Es un timorato y huye de las tomas de
posiciones comprometedoras. Y si bien suele ser abortista no se banca
presentarse abiertamente como tal, entonces manifiesta su apoyo al
infanticidio diciendo imprecisamente que “hay que discutir el aborto”:
modo pusilánime pero efectivo de promoverlo.
Se muestra en contra de toda forma de
discriminación: como si discriminar fuese un acto intrínsecamente malo y
no un rasgo propio de la inteligencia humana que permite diferenciar,
distinguir y elegir.
La Progredumbre
A la postre, cabe señalar que el
progresista en cuanto escoria aislada no genera ningún peligro, pero
como él es un esclavo del consenso nunca está aislado sino que
participa, conforma e integra su cuota-parte de hegemonía cultural en
boga. De modo que de la suma total de los progresistas surge la
Progredumbre, mazacote ideológico viscoso y hediondo que dictamina hoy
las bases del Pensamiento Único y por ende, quienes cuestionan dicho
paradigma son enseguida sindicados como “exagerados” o “extremistas”.

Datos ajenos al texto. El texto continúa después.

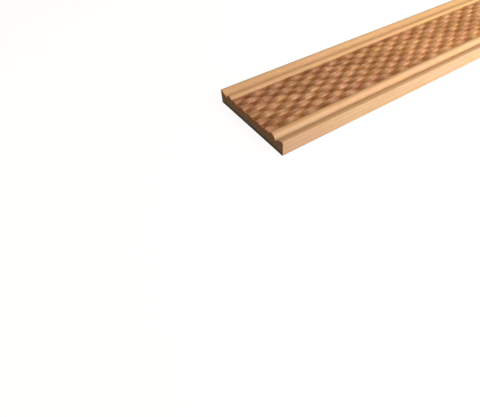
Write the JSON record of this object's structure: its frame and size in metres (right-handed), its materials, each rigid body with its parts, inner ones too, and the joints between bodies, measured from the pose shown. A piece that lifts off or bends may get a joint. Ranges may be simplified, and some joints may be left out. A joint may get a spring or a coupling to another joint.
{
  "type": "embossed wood moulding",
  "caption": "Straight length of hardwood trim with sloped borders, round beads and a sunk field pressed with a basket-weave pattern, to glue or pin to a flat surface.",
  "frame": {"origin": "centre of the flat back face", "axes": "+X along the length, +Y across the width, +Z out through the decorated face"},
  "size_m": [2.4384, 0.0888, 0.0127],
  "materials": {
    "wood": "bare sanded hardwood, hot-pressed and darker in the woven field"
  },
  "bodies": {
    "root": {"moulding": "wood"}
  },
  "joints": []
}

Esto explica en parte por qué el progresista evade todo contacto posible
con quienes se rebelan contra el monopolio discursivo al que él
adhiere, puesto que los insumisos ponen en evidencia su tibieza y lo
obligan a hacer algo que lo incomoda muchísimo: tomar posiciones.
Ocurre que el sujeto progresista no
suele avanzar caminando sino arrastrándose: pero no como un reptil sino
como un gusano. Eso sí, su arrastre se halla siempre auxiliado y
empujado por la corriente y con ella transita los caminos pavimentados
por la teledirigida opinión dominante.
El progresista, que nada sabe de honra,
entereza y honor, al fin de cuentas es un alcahuete de la hegemonía
cultural a la cual asiste con indigno servilismo.
Finalmente y por si no hemos sido lo
suficientemente claros en esta nota, culminaremos estas breves
reflexiones exponiendo nuestro sentir respecto de la Progredumbre y el
consiguiente tropel de correveidiles que la conforman:
Sentimos por ella un sano, legítimo, sentido, catártico y justísimo Desprecio.